* [Written request]:
Each line below should be reproduced without any alteration.

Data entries
****************************************
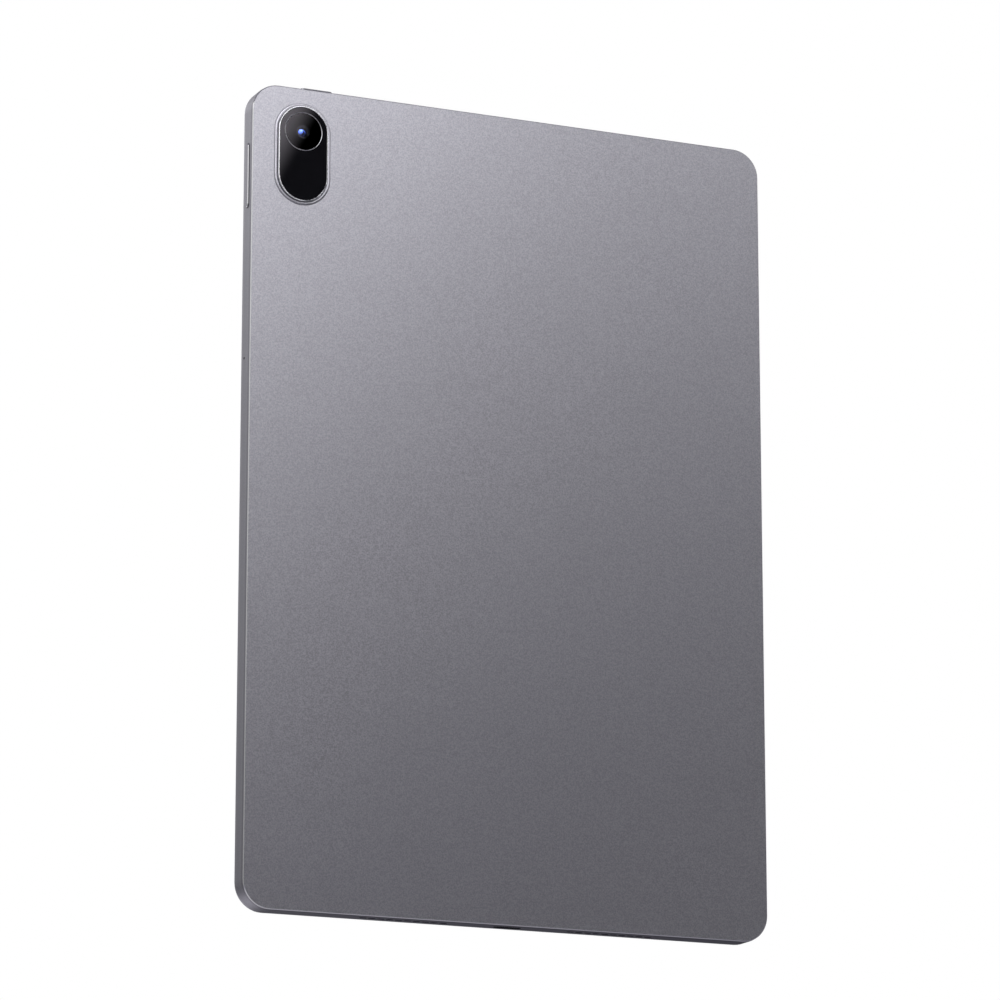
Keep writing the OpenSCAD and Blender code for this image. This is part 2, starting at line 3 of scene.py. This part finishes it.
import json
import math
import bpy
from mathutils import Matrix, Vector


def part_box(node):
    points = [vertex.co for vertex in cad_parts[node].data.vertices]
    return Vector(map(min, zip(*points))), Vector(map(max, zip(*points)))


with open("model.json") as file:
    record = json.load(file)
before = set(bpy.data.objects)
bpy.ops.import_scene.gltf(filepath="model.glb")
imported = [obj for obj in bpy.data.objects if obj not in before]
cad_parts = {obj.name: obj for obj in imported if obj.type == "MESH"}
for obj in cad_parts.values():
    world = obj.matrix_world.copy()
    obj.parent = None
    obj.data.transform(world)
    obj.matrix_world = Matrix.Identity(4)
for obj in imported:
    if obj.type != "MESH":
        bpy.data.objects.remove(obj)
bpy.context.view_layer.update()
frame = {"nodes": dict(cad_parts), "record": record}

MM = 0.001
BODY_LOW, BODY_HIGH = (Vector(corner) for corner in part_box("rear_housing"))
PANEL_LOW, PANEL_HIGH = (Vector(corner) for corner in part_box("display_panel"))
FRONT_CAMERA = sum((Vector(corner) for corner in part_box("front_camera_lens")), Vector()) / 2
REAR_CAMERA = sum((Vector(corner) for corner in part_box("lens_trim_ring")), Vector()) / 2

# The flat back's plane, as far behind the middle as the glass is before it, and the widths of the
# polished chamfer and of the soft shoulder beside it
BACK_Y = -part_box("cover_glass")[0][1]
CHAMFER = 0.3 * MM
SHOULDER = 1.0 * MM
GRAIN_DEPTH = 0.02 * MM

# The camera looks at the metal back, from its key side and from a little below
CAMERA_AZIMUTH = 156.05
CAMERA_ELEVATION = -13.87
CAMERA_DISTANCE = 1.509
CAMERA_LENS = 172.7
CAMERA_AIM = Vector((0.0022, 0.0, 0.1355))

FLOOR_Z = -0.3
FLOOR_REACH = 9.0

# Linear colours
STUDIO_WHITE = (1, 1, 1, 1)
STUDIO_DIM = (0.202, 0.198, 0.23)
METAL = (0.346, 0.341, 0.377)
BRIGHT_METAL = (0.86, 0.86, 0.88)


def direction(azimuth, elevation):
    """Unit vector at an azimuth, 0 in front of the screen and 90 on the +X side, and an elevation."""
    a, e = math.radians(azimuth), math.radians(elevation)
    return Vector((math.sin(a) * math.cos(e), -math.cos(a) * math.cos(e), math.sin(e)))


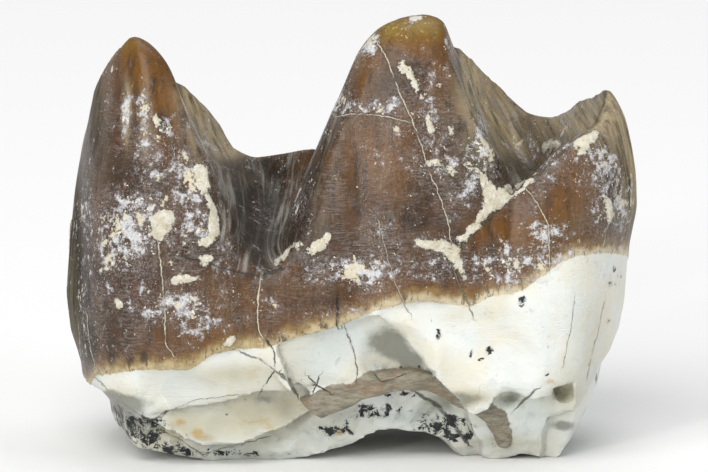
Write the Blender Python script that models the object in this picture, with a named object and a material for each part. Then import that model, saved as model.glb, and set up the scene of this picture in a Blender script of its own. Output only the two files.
****************************************
* [Complete output]:
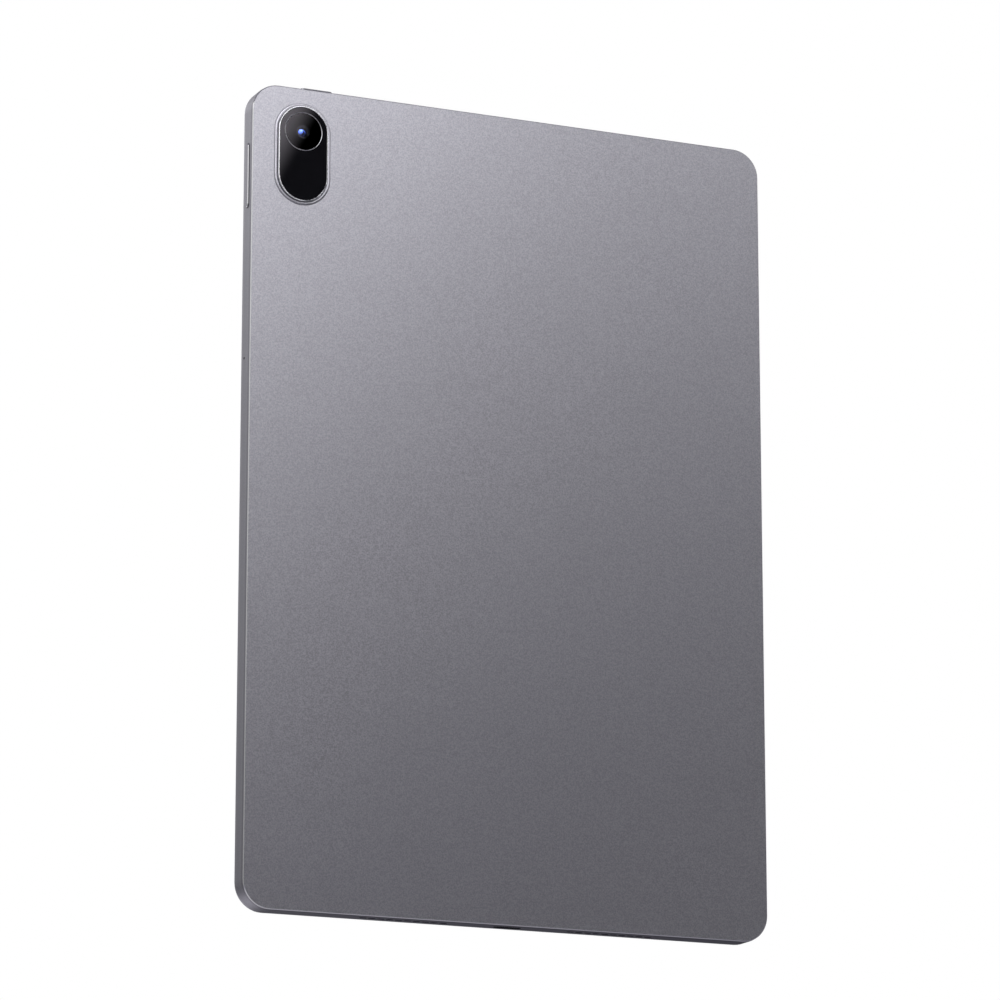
Keep writing the OpenSCAD and Blender code for this image. This is part 2, starting at line 3 of scene.py. This part finishes it.
import json
import math
import bpy
from mathutils import Matrix, Vector


def part_box(node):
    points = [vertex.co for vertex in cad_parts[node].data.vertices]
    return Vector(map(min, zip(*points))), Vector(map(max, zip(*points)))


with open("model.json") as file:
    record = json.load(file)
before = set(bpy.data.objects)
bpy.ops.import_scene.gltf(filepath="model.glb")
imported = [obj for obj in bpy.data.objects if obj not in before]
cad_parts = {obj.name: obj for obj in imported if obj.type == "MESH"}
for obj in cad_parts.values():
    world = obj.matrix_world.copy()
    obj.parent = None
    obj.data.transform(world)
    obj.matrix_world = Matrix.Identity(4)
for obj in imported:
    if obj.type != "MESH":
        bpy.data.objects.remove(obj)
bpy.context.view_layer.update()
frame = {"nodes": dict(cad_parts), "record": record}

MM = 0.001
BODY_LOW, BODY_HIGH = (Vector(corner) for corner in part_box("rear_housing"))
PANEL_LOW, PANEL_HIGH = (Vector(corner) for corner in part_box("display_panel"))
FRONT_CAMERA = sum((Vector(corner) for corner in part_box("front_camera_lens")), Vector()) / 2
REAR_CAMERA = sum((Vector(corner) for corner in part_box("lens_trim_ring")), Vector()) / 2

# The flat back's plane, as far behind the middle as the glass is before it, and the widths of the
# polished chamfer and of the soft shoulder beside it
BACK_Y = -part_box("cover_glass")[0][1]
CHAMFER = 0.3 * MM
SHOULDER = 1.0 * MM
GRAIN_DEPTH = 0.02 * MM

# The camera looks at the metal back, from its key side and from a little below
CAMERA_AZIMUTH = 156.05
CAMERA_ELEVATION = -13.87
CAMERA_DISTANCE = 1.509
CAMERA_LENS = 172.7
CAMERA_AIM = Vector((0.0022, 0.0, 0.1355))

FLOOR_Z = -0.3
FLOOR_REACH = 9.0

# Linear colours
STUDIO_WHITE = (1, 1, 1, 1)
STUDIO_DIM = (0.202, 0.198, 0.23)
METAL = (0.346, 0.341, 0.377)
BRIGHT_METAL = (0.86, 0.86, 0.88)


def direction(azimuth, elevation):
    """Unit vector at an azimuth, 0 in front of the screen and 90 on the +X side, and an elevation."""
    a, e = math.radians(azimuth), math.radians(elevation)
    return Vector((math.sin(a) * math.cos(e), -math.cos(a) * math.cos(e), math.sin(e)))


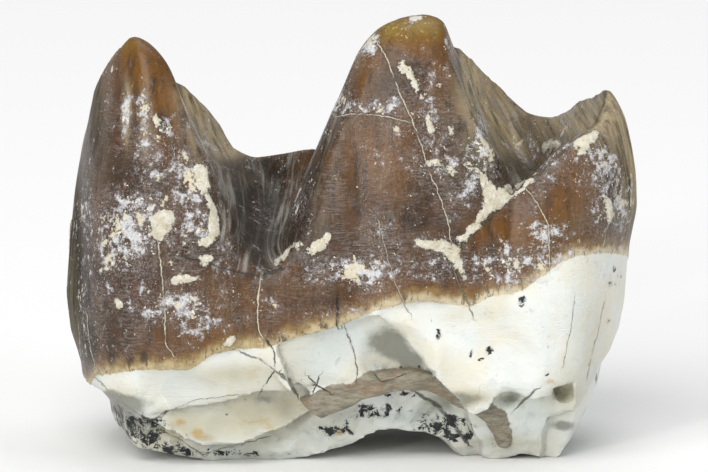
Write the Blender Python script that models the object in this picture, with a named object and a material for each part. Then import that model, saved as model.glb, and set up the scene of this picture in a Blender script of its own. Output only the two files.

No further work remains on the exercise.